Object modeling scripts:

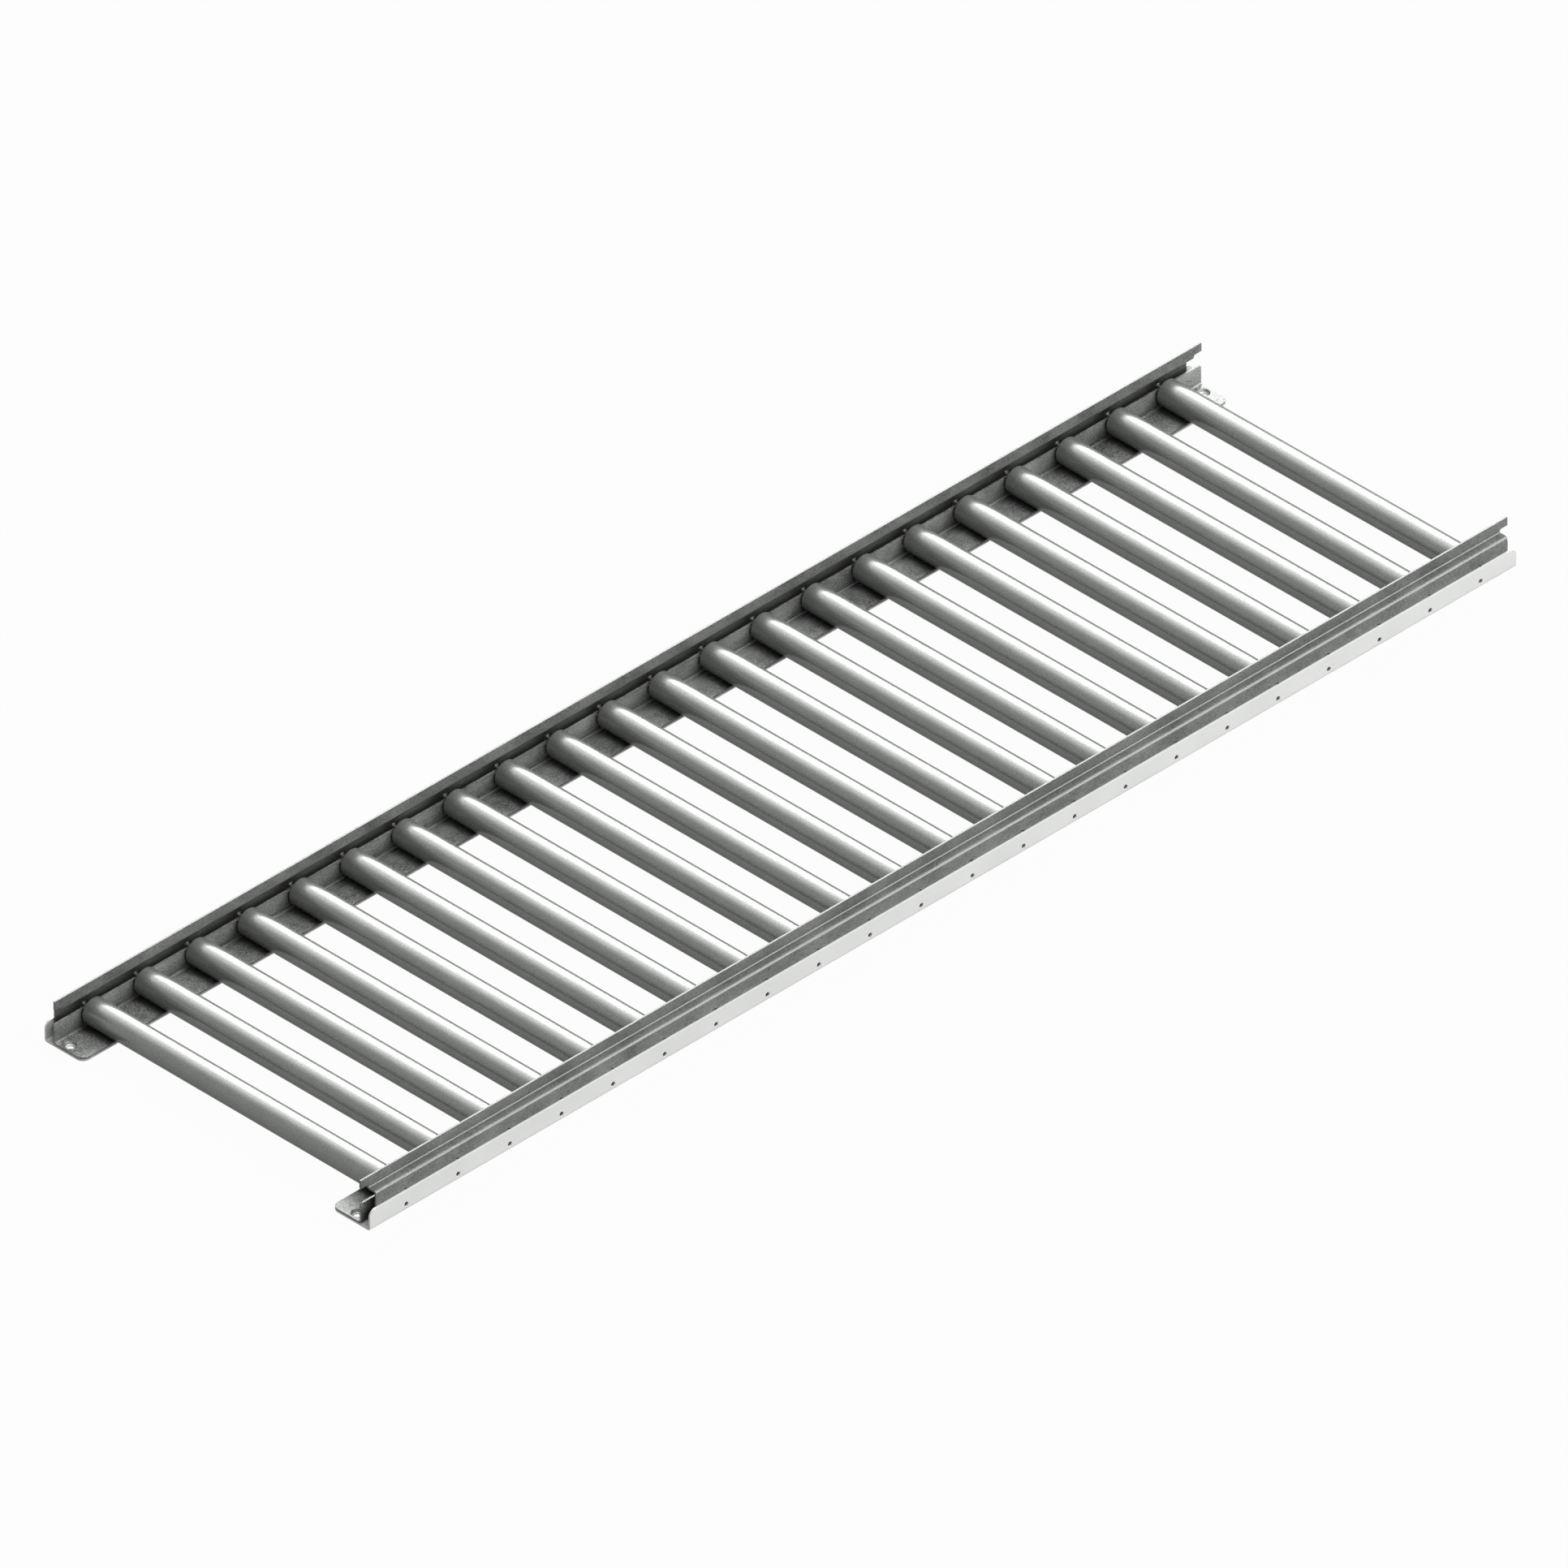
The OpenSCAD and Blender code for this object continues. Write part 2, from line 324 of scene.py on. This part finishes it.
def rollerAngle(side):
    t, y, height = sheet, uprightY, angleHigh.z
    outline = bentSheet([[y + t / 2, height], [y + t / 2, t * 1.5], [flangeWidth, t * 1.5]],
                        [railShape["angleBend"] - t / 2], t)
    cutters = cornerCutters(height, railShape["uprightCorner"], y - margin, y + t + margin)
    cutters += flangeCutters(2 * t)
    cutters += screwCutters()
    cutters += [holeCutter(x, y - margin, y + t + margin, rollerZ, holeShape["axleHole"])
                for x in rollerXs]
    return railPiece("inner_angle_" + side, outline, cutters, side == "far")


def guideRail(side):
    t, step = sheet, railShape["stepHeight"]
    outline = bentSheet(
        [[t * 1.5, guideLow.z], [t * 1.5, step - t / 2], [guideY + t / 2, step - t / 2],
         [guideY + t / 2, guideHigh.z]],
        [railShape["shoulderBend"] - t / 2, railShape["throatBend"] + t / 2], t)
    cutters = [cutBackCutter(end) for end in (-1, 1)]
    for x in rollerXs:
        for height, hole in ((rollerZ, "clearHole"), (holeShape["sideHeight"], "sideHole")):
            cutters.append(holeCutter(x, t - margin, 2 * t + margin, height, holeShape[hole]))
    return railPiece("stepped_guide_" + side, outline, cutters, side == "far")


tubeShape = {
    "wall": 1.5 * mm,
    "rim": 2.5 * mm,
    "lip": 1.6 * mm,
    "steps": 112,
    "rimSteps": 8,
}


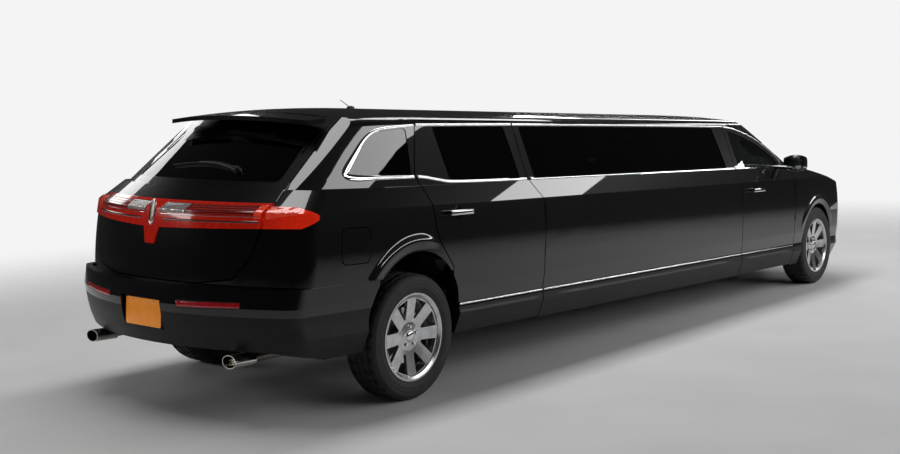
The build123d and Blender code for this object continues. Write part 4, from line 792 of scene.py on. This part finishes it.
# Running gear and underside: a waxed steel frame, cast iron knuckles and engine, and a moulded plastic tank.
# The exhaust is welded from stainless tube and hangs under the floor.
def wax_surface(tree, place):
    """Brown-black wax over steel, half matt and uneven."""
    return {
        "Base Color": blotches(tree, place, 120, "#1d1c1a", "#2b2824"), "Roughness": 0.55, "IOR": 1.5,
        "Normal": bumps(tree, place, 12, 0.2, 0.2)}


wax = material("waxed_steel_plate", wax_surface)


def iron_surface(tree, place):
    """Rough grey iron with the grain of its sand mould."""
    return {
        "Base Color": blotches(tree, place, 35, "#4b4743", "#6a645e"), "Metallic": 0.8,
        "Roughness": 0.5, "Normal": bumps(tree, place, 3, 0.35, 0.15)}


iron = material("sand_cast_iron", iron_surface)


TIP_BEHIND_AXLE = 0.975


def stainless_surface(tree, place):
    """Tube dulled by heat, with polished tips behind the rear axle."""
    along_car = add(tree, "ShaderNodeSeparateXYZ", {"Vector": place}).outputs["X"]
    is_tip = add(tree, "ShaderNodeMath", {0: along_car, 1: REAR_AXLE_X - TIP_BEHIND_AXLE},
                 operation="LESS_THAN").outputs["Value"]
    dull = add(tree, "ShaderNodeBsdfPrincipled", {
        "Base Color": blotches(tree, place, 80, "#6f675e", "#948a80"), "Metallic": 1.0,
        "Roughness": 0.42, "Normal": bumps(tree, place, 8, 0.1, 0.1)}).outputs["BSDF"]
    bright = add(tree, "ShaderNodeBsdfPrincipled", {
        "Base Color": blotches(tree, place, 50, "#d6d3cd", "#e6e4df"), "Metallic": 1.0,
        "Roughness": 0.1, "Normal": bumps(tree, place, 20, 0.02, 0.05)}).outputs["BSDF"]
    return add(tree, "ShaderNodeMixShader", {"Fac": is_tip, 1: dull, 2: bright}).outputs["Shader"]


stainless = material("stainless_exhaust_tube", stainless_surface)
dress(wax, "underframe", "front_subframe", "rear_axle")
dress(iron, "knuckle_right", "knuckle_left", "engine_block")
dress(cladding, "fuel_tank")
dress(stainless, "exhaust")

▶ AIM
Only lines with the string "This" belong in your answer; copy each one.

▶ SOLUTION TO THE EXERCISE
The OpenSCAD and Blender code for this object continues. Write part 2, from line 324 of scene.py on. This part finishes it.
The build123d and Blender code for this object continues. Write part 4, from line 792 of scene.py on. This part finishes it.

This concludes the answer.